In any event, this post sets out the case for a new institution — the evaluator-general. The problems the institution must solve or, to speak more modestly, ameliorate, include:
- ensuring that monitoring and evaluation is done well – no mean feat given the inherent difficulty of the task coupled with its lowly status compared with grand policy making which is where the big public service career payoffs are.
- the bureaucracy’s penchant for soft secrecy and euphemism which ramifies through every level of the service and through to its political masters
- the need to build a relationship of mutual respect and accommodation — of true collaboration — between monitoring and evaluation at the coalface and its aggregation and standardisation at the system level. That means:
- Finding ways to interdict the ‘default’ setting in such arrangements for those in the centre of the system — who are typically at the top of a hierarchy — from dictating terms to those at the coalface.

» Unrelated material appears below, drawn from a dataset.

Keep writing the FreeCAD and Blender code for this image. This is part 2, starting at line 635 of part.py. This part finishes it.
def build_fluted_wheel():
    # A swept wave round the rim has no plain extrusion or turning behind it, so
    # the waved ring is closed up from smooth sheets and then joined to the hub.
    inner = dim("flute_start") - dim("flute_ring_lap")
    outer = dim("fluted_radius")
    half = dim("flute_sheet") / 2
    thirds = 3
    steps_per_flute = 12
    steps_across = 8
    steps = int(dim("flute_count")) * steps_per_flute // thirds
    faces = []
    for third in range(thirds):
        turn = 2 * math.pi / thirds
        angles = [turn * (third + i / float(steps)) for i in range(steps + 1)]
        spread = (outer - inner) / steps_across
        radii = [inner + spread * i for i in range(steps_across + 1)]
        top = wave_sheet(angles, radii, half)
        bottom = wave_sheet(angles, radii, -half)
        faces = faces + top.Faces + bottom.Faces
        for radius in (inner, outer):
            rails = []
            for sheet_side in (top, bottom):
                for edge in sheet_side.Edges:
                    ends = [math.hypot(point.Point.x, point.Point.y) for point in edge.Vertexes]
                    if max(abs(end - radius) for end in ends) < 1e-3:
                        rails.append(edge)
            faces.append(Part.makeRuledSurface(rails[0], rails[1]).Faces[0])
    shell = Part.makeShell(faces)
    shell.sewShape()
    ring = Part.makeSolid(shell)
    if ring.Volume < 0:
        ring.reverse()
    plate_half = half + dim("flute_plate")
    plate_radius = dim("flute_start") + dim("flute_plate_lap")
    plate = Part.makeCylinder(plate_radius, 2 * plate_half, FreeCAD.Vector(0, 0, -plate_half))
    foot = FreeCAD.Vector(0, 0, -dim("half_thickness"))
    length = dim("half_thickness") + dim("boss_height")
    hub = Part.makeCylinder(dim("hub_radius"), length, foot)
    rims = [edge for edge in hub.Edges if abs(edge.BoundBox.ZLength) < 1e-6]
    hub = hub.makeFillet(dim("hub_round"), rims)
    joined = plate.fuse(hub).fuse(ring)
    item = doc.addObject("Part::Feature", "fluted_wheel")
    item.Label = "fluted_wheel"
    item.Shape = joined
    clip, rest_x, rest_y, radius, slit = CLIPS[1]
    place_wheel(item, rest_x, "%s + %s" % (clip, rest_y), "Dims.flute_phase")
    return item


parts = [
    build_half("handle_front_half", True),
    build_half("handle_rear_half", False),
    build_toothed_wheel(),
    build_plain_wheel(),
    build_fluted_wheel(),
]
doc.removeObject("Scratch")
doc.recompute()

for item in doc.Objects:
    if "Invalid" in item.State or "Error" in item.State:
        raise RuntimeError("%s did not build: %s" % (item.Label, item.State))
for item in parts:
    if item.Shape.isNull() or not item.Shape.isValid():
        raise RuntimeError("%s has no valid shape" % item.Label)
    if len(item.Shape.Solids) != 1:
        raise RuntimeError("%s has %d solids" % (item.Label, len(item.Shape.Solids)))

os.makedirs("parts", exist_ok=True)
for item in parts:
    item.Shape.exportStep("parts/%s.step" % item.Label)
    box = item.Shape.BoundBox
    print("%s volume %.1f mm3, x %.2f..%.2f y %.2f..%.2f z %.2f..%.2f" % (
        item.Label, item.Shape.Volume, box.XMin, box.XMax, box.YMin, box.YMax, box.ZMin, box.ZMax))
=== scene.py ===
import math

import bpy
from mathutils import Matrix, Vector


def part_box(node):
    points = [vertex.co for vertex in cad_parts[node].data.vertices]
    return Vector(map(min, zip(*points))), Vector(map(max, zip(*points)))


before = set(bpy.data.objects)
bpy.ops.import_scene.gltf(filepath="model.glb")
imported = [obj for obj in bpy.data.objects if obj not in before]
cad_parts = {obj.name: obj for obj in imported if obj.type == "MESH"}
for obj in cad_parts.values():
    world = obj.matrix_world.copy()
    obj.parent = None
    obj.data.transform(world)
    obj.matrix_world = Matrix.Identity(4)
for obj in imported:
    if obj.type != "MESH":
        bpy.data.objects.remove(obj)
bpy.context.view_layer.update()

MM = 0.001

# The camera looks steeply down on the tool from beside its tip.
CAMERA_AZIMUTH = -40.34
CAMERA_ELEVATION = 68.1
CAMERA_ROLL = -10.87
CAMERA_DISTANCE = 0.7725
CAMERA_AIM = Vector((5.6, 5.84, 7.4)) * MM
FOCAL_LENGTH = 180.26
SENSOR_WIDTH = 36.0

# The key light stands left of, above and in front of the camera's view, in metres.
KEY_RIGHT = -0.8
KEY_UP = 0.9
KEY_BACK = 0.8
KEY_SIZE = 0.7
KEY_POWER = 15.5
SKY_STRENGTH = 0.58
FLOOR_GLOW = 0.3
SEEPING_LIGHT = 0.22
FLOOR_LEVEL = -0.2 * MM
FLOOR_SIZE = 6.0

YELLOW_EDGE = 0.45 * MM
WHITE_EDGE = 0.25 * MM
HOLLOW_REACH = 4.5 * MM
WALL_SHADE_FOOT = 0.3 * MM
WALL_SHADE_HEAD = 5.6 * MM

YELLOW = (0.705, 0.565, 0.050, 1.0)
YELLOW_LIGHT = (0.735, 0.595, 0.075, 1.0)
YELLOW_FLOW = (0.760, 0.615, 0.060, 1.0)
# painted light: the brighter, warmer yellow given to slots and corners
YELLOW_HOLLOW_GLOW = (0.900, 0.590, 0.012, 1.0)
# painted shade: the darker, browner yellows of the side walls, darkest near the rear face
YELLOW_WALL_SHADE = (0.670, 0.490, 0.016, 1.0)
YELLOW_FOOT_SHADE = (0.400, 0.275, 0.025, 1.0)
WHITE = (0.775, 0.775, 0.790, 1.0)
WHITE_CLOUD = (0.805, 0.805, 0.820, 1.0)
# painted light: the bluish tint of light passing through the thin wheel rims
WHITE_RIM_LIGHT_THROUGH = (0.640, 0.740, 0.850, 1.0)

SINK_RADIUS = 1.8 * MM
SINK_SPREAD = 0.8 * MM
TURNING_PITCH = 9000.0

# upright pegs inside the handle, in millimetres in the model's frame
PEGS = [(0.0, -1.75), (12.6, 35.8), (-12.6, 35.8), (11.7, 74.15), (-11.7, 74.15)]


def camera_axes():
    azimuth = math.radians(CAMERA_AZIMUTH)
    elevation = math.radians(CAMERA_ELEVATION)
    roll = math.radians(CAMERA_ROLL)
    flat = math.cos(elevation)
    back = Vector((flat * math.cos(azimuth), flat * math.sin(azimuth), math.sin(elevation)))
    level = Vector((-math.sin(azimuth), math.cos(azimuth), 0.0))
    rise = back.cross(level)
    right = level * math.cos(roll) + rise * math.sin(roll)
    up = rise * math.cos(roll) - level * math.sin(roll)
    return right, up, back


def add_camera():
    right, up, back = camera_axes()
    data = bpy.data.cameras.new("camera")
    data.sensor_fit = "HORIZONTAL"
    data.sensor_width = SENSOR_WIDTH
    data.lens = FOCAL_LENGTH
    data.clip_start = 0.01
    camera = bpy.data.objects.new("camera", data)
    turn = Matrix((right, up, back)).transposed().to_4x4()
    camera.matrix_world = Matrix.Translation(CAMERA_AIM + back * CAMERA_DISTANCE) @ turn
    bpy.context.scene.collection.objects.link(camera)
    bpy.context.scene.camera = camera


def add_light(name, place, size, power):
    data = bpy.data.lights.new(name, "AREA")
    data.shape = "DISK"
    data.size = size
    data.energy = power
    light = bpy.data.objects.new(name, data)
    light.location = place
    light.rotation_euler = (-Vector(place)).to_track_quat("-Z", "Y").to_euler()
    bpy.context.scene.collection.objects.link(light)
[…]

- Monitoring and evaluation at the coalface should be principally for the purpose of optimising effectiveness and efficiency at the coalface. But its output should also flow to the centre where it will be used to make decisions on the quality and efficacy of the services being delivered at the coalface and thence in ‘managing’ the coalface including by rewarding and penalising, expanding and contracting services. The perverse incentives such a process unleashes must degrade the information and its flow as little as possible.

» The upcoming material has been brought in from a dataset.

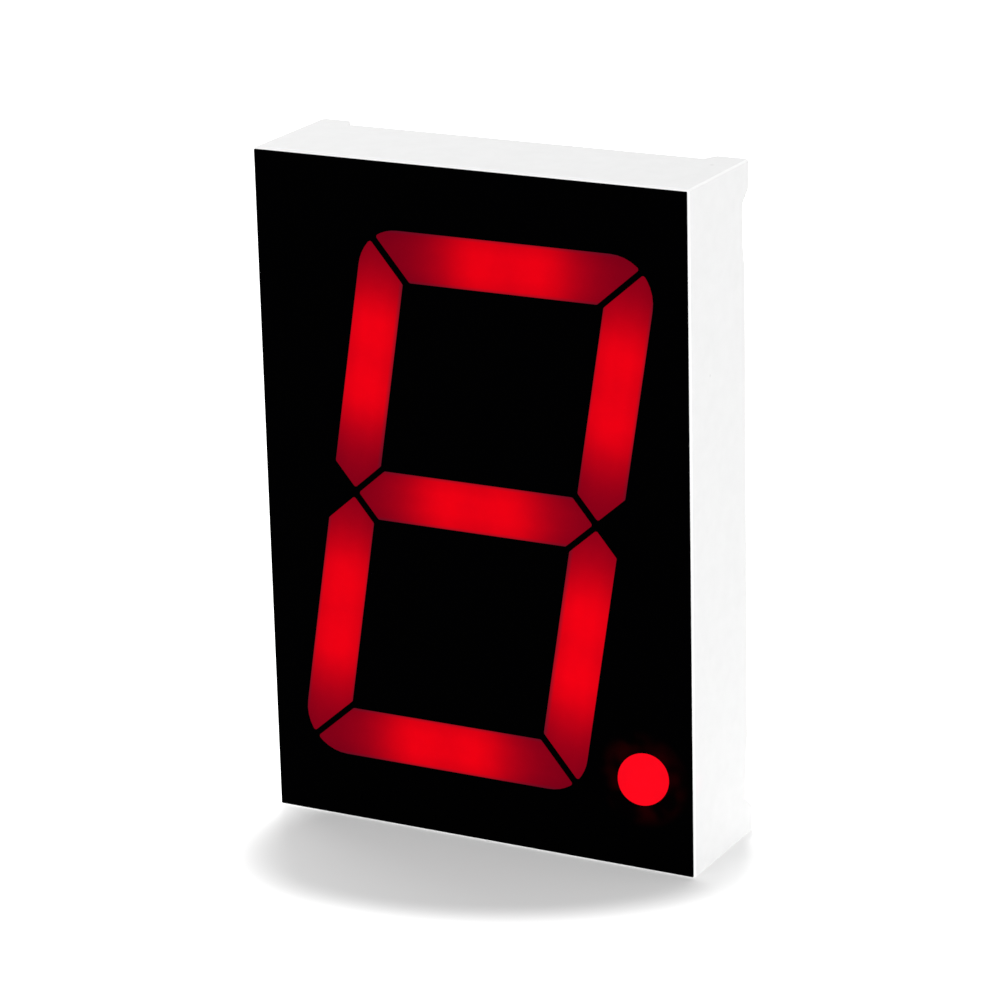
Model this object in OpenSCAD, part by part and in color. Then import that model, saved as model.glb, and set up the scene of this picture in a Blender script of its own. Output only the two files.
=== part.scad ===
// Single digit seven segment display with round decimal point.
// It stands upright: the digit faces -Y, +X is the viewer's right and the pins point along +Y.
// The origin is the middle of the casing's bottom wall, on its outer face.

/* [Casing] */
// Width of the casing
housing_w = 38.2; // [37.6:0.1:60]
// Height of the casing
housing_h = 56.2; // [55.2:0.1:80]
// Thickness of the side walls
wall_t = 1.2; // [0.8:0.1:1.5]
// Thickness of the front plate
front_t = 1.2; // [0.8:0.1:2]
// Radius of the casing's four corners, seen from the front
corner_r = 0.25; // [0.2:0.05:1]
// Chamfer around the front edge
edge_chamfer = 0.15; // [0.05:0.01:0.3]
// Height by which the side walls stand above the potting
rim_h = 0.3; // [0.3:0.1:2]
// Thickness of the stiffening ribs between the light wells and the walls
rib_t = 0.8; // [0.5:0.1:1.2]

/* [Corner feet] */
// Size of each corner post, from the casing's outer faces
foot_size = 3.3; // [2.4:0.1:4.5]
// Height of the feet behind the side walls
foot_h = 1.2; // [0.5:0.1:3]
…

So here’s what I propose. Rather than simply being talked about by prime ministers as if it were all commonsense, evidence-based policy and its organisational underpinning — monitoring and evaluation — becomes a key function of any concerted endeavour in the public sector as accounting is. (I’ll make some limiting comments on this later, but for the purposes of exposition assume a concerted endeavour is a program — like chaplains in schools, the R&D tax credit or a police program to reduce domestic violence.)

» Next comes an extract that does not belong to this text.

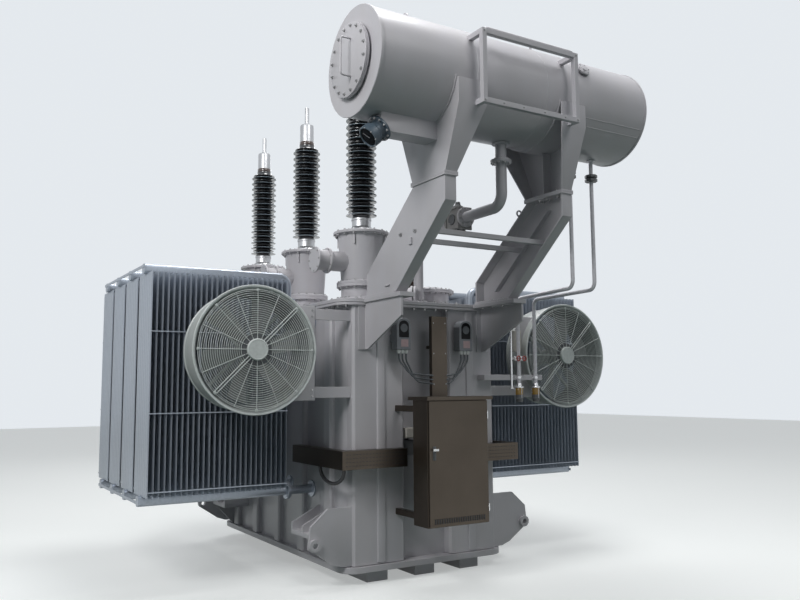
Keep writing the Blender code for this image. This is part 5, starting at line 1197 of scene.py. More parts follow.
class TRANSFORMER_OT_oil_lines(bpy.types.Operator):
    """Oil level gauge, oil pipes with bolted flanges and the gas relay"""

    bl_idname = "transformer.oil_lines"
    bl_label = "Oil lines"

    def execute(self, context):
        self.gauge()
        self.upper()
        self.lower()
        self.relay()
        return {"FINISHED"}

    def gauge(self):
        """Sloping drum with a glass dial, on a flange at the end of its duct."""
        piece("gauge_duct", self.duct(), "plate_paint", bevel=0.003)
        ahead = Vector((-cos(GAUGE_TILT), 0, -sin(GAUGE_TILT)))
        foot = GAUGE_FLANGE_SPOT
        turned(
            "gauge_drum", "gauge_slate", [(0, -0.03), (0.075, -0.03), (0.078, -0.002), (0.098, 0),
            (0.100, 0.002), (0.100, 0.0165), (0.098, 0.018), (0.070, 0.019), (0.066, 0.026),
            (0.066, 0.060), (0.078, 0.070), (0.085, 0.078), (0.085, 0.122), (0.082, 0.134),
            (0.076, 0.138), (0.072, 0.136), (0.070, 0.126), (0, 0.126)], foot, ahead, 64,
            replaces=["oil_level_gauge"],
        )
        turned(
            "gauge_glass", "dark_glass", [(0, 0.1262), (0.0695, 0.1262), (0.0695, 0.1285),
            (0, 0.1300)], foot, ahead, 48,
        )
        bm = bmesh.new()
        bolt_heads(bm, 0.009, ring_places(foot + ahead * 0.018, ahead, 0.088, 12, 0.1))
        bolt_heads(bm, 0.005, ring_places(foot + ahead * 0.137, ahead, 0.0795, 8, 0.3))
        pointer = bmesh.new()
        cube(pointer, (-0.0025, -0.012, 0), (0.0025, 0.052, 0.0016))
        join(
            bm, pointer,
            along(foot + ahead * 0.1296, ahead) @ Matrix.Rotation(radians(35.0), 4, "Z"),
        )
        piece("gauge_bolts", bm, "bolt_steel")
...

No new program could be introduced without a properly worked up monitoring and evaluation plan. Existing programs would be systematically exposed to this regime over time. Evaluation should be done at the level of delivery. As this occurs, further synthesis and analysis at various levels will typically occur.
Evaluation would be done by people with domain skills in both evaluation and in the service delivery area who were formally officers of the Office of the Evaluator-General. They would report to both the portfolio agency delivering the program and to the evaluator-general with the EG being the senior partner in the event of irreconcilable disagreement. All data and information gathered would travel to the centre of both the EG’s and the departmental systems. Meanwhile, the portfolio agency would report to their minister but the EG would report to Parliament — as the auditor-general does.
The monitoring and evaluation system would be built from the start to maximise the extent to which its outputs can be made public and the public could be given access to query the system, though the system itself would only provide public information outputs that met strict privacy safeguards.
Good intentions versus good outcomes
So does this ameliorate the problems enumerated above?
- Expertise in evaluation has a home which is independent, has some teeth and offers career progression (a critical thing in addressing what I call problems of irreducibility which I have not elaborated in this post).
- Soft secrecy and euphemism finds it difficult to contaminate the evaluation system. It won’t be the case, as it is now, that “everyone gets a prize” — that virtually all programs are publicly reported as a success. The EG has their ‘man on the ground’ in the bowels of the system — measuring its efficacy. Officers of the EG will make sure there’s an auditable chain of accountability to resist pressures to game the system. The information emerges in the ordinary course of the EG’s reporting — without pressures to suppress information and gild the lily. As with the auditor-general, there are minimal incentives to make the government or the wider executive look good — or bad.
- The involvement of EG officers in the system, in system design and at the ‘coalface’ of delivery, should help reduce the tendency of the top of hierarchies to dictate terms to those at the coalface which is necessary if an organic relationship of mutual accommodation is to be built. The whole monitoring and evaluation system only has an interest in generating accurate information. The intrinsic motivation of EG officers should generally lead EG officers to help the agencies they work with to improve their performance. At least they should have minimal incentives to degrade the information system, which is itself, a huge de-motivator.
This is also a development of the principles of Westminster government which I’d argue is constructed from two separate systems. Both systems aim at public good, but the former (which delivers government services and assists the political executive decide what should be done) does it on the presumption that public good is best done via a competition between political representatives from which the public can choose. The latter (which one might suggest provides the informational superstructure on which the former operates) reports on what is being done and guards basic integrity. It aims directly at public good outputs that are owned by all.
This offers some scope to reconfigure the vexed idea of civil service independence along the is/ought positive/normative distinction. Reporting on what is should, in principle be independent – ie constituted as a direct public good reporting through the Parliament. Advising and doing what the government judges ought to be done is done is a ‘contestable’ public good and occurs at the direction of the government of the day. This is also the principle appealed to in a recently published Mandarin piece of mine and Nick Kamper’s arguing for the release of analytical models and their movement to “neutral territory” under the aegis of the Parliamentary Budget Office.
In proselytising the case, piggybacking a proposal onto an existing institution usually helps to squeeze it through the Overton Window. One could make the EG an office within the auditor-general’s function. After all program evaluation is already one of the auditor’s functions. This might be worth trying in the short term, but I doubt it’s a good idea even to that extent. Despite auditor-generals’ fondest endeavours their involvement is often seen as inimical to innovation. By contrast a central purpose of the EG would be to grow the intelligence for the system to successfully innovate.
Finally I’m not much of a fan of widely rolling ambitious new approaches even my own — before we’ve figured out if they work. So I think this approach should be trialled, initially perhaps with just a few programs perhaps in several different portfolios and adapted, expanded or abandoned on its merits over time.